Maybe that wasn’t the right question – he glanced at me and said curtly: “I’m alone.”
“I’m divorced, too,” I replied, hoping to cover it up. “Such things happen in life.”
“Jo passed away.”
“I’m sorry. My con..”
“It happened a long time ago,” Dylan interrupted.
He took a sip of his beer and began to tell his story – I didn’t even have to ask.
“Once we got married, we left for Sozopol. It’s the end of April, there no crowds, the town is quiet and empty. We are all alone by the sea, the trees are blossoming, the air – intoxicating. We are high on this bliss of love, sea and pink locust trees. We wander down the coast – mainly along the scenic road down to Kavatsi – we lie on the sand at Paradise Bay, drink champagne, go down to the pound nets and splash in the water, sunbathe at Kolokita Cape, where, I tell you, man, the rocks are so high that you’re on top of the world… Such blissful days, the best time of my life!… So, how could I know that these days would be the most fatal, too.”
“But why?”
“Because of the rain. The warm spring rain caught us on the beach. Instead of finding shelter, we flung off our clothes and made love on the surf – in the splashing waves, under the falling rain.”
Dylan fell silent. At the table nearby, two rugged men with tattooed arms and necks were discussing Eurofootball in a loud voice – they were trying to predict the outcome of the game between Arsenal and Chelsea. The one was for a home win, the other one – for a draw. Double trouble – those two were both into tattoos and lotto.

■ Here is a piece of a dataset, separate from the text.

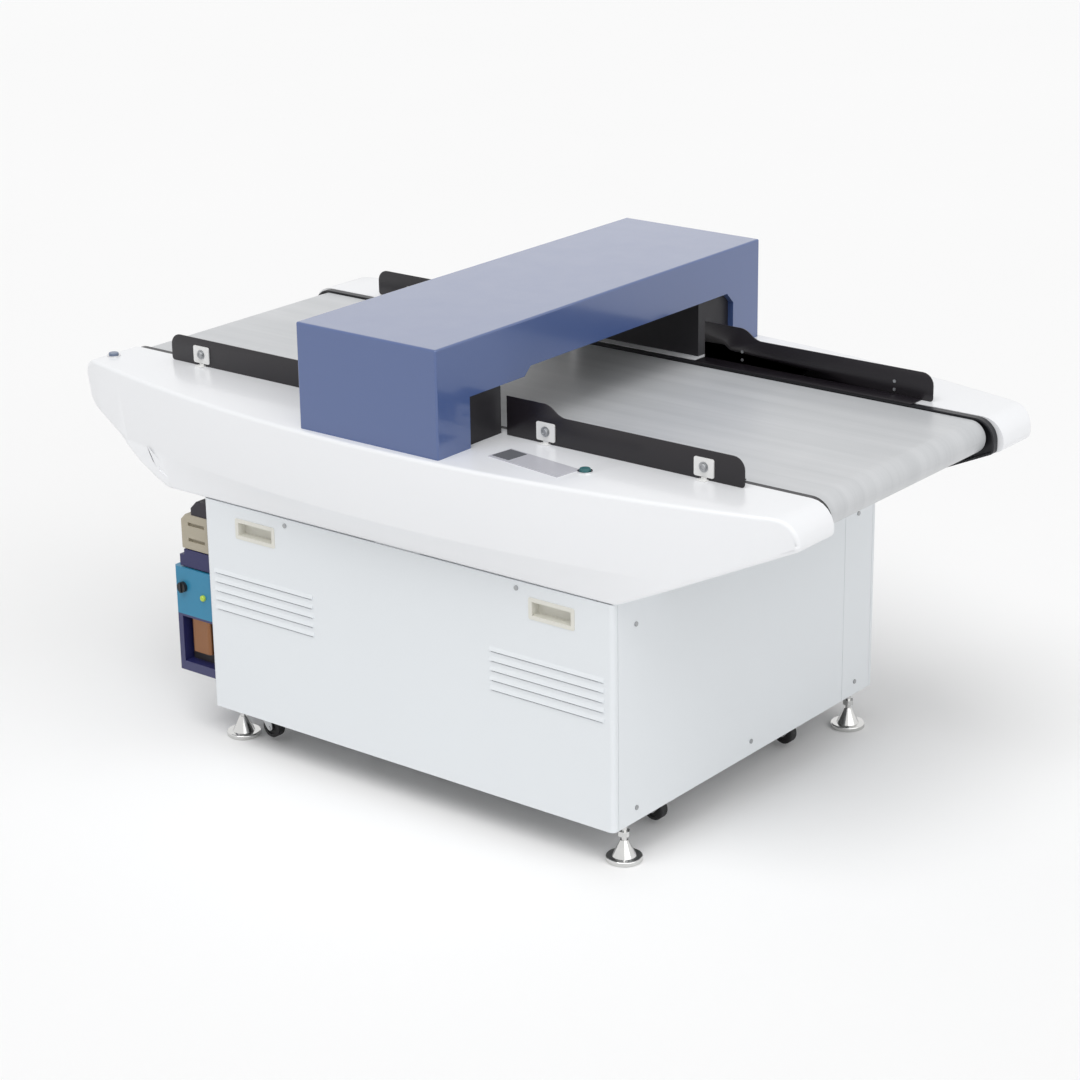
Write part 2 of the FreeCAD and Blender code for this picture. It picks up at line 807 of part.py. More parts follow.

He cast a quick glance at them – they were just an insignificant detail in the whole picture. Then he went on, his voice tinged with pain.
“Later we found out about Chernobyl. We were out there in the rain in eighty-six, on the first of May… That was heavy rain.”
“Hard rain’s gonna fall,” I said automatically, as Bob Dylan’s song immediately came to mind.
“Radioactive rain,” Dylan nodded. “And no one warned us.”
He stared at his glass – the beer head was quickly melting away and was soon over. Wasn’t also our life over too soon?
“I had forgotten about that hard rain before Jo got ill. Cancer.”
A short word, but it left him breathless. He poured some beer out of his glass – a sign of respect for the dead – and so did I. The tattooed freaks were now discussing another derby – Manchester United were going down, while Manchester City were on the rise.
“Once I heard the diagnosis, I remembered that rain of eighty-six. That rain took Jo away from me… But why her, it should have taken me!”
“Listen, Dylan. There might be a different explanation.”
“Yes,” he nodded. “No one knows. The answer, my friend, is blowin’ in the wind.”
[1] A famous landmark in Sofia, the statue of St Euthymius of Tarnovo (called also simply “the Priest” or “the Patriarch”) is one of the most popular meeting spots in the city centre. St Euthymius was Patriarch of Bulgaria between 1375 and 1393 and led the defense of the last Bulgarian capital, before it was captured by the Ottomans in 1393.
[2] An annual music festival held under the aegis of Bulgarian communist party leaders.
[3] A seaside town on the southern Bulgarian Black Sea Coast that was popular among bohemians and people opposing the communist regime at the time.